Friday, October 31, 2014

Would bees mourn?

     Like pollen, poetry cannot be stolen because it is designed to be taken.  Flowers provide sweetness to encourage this "theft", along with a compact size to facilitate carriage, whole and intact.

     No bees?  No pollinization.  No flowers.

     One of my favorite parlor tricks exercises is to ask people to go to a particular webzine edition that includes ten fine pieces, one of which is among the best poems of this century.  I ask participants which individual work they liked most and why.


Earl the Squirrel's Rule #16

    All things being equal, we'd expect tastes to be rather evenly distributed, averaging 10% for each of the ten published poems.  In practice, favorite subjects and genres (e.g. humor, romance and drama--in that order--beating out lectures, diatribes and diary entries) will affect, if not determine, the results.  Indeed, one of the poems is arguably the best romantic verse written in this century.

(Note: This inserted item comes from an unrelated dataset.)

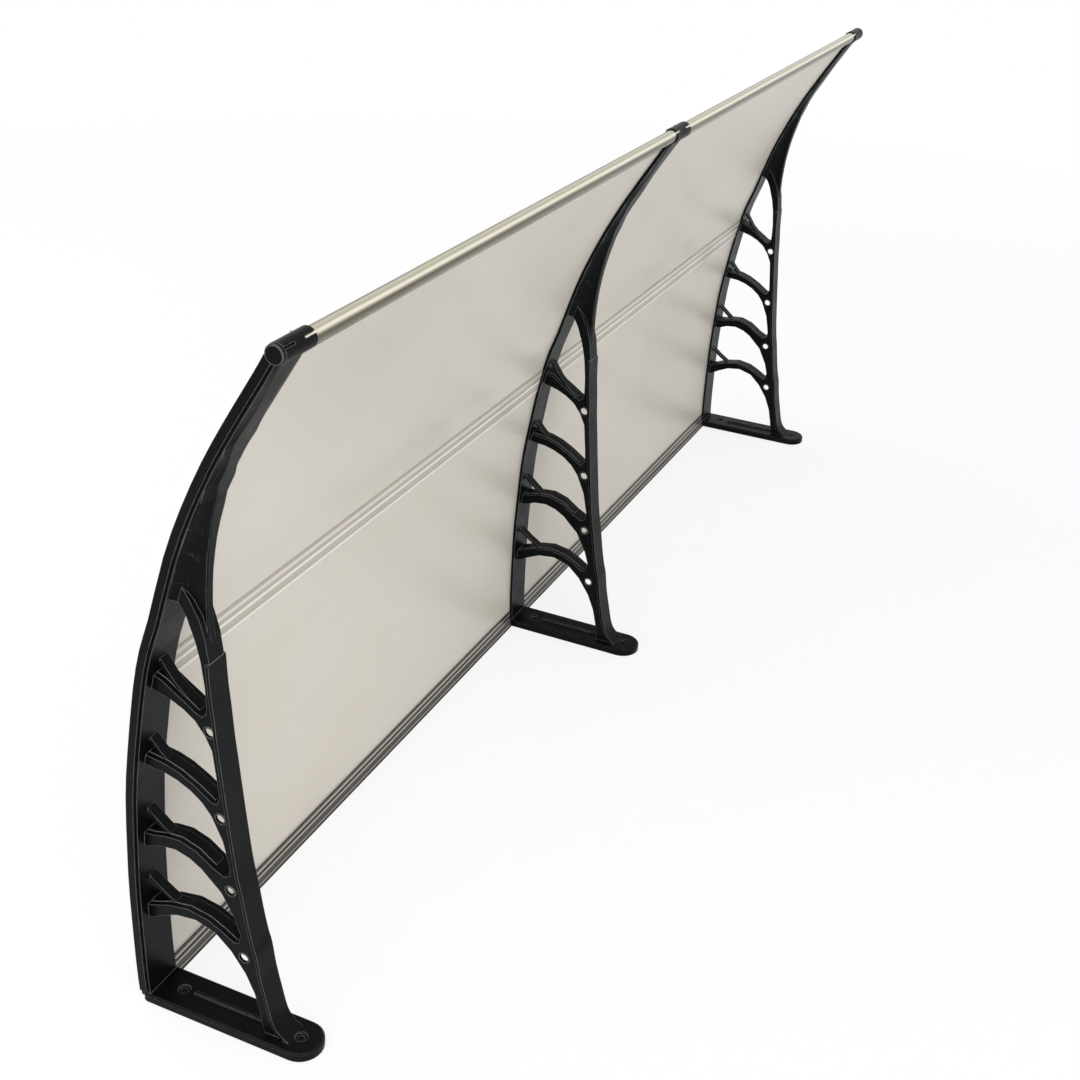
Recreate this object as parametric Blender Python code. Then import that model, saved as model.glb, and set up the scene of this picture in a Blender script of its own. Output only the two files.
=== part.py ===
"""Door canopy awning, standing on its three wall plates.

X runs along the canopy from the left bracket to the right one, Z points out
from the wall, and Y points to the sheet side. The origin is the middle of the
middle plate's wall face; the profiles below are measured from the plates'
sheet end and moved there last. Lengths are in metres, profiles in millimetres.
"""

import math

import bmesh
import bpy
from mathutils import Matrix, Vector

# Driving dimensions
BRACKET_SPACING = 0.980
FLANGE_HALF = 0.0246  # half width of the outer beam
FRAME_HALF = 0.013  # half width of the arches
BEAM_HALF = 0.0155  # half width of the inner beam's lip
CORE_HALF = 0.0065  # half width of the struts and of the ridge along each arch
RIDGE_UP = 0.0008
STRUT_T = 0.0036
ARM_THIN_HALF, ARM_FLARE, ARM_FADE, ARM_ROOT = 0.0055, 0.0183, 0.008, 0.0028
SLOT_WEB_HALF = 0.003
CAP_T = 0.003
SHEET_T = 0.005
FIT = 0.0003
INNER_FLANGE_T = 0.0045
PLATE_HALF = 0.0275
PLATE_T = 0.012
PLATE_REAR_Y = 0.001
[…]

     The results?  The love poem does, indeed, beat the average but not by much, probably because the poet was more erudite than most readers.  It is another poem that consistently gains more than 60% of the overall vote.  Almost 70% of non-academic poets settle on the same selection.  More than 80% of academic poets agree.  Among geeks, the consensus¹ is in the high 90s.

Earl the Squirrel's Rule #43
     It is a choice that surprises even the choosers.  "I don't usually like this sort of thing" is a familiar refrain.  What is more, the result is reliable and predictable.  Anyone who has studied the craft could bet that every significant demographic would come to the same conclusion. 

     What does this prove?  Contrary to Convenient Poetics doctrine, quality exists, such that it isn't "just a matter of taste."  Contrary to Content Regents, poetry isn't evaluated by its subject matter or purpose.  Contrary to fetishist assumptions, great art defines its genre, not vice versa.  Contrary to conventional academic thought, quality does not require degrees to produce or explanations to appreciate.  Finally, contrary to critical theory today, reviewers aren't asked for their opinion.  Rather, they face an impossible task:  predicting the reaction of audiences that don't exist.




Footnotes:

¹ - This is the Egoless Effect:  The more people know about a subject the less their evaluations differ.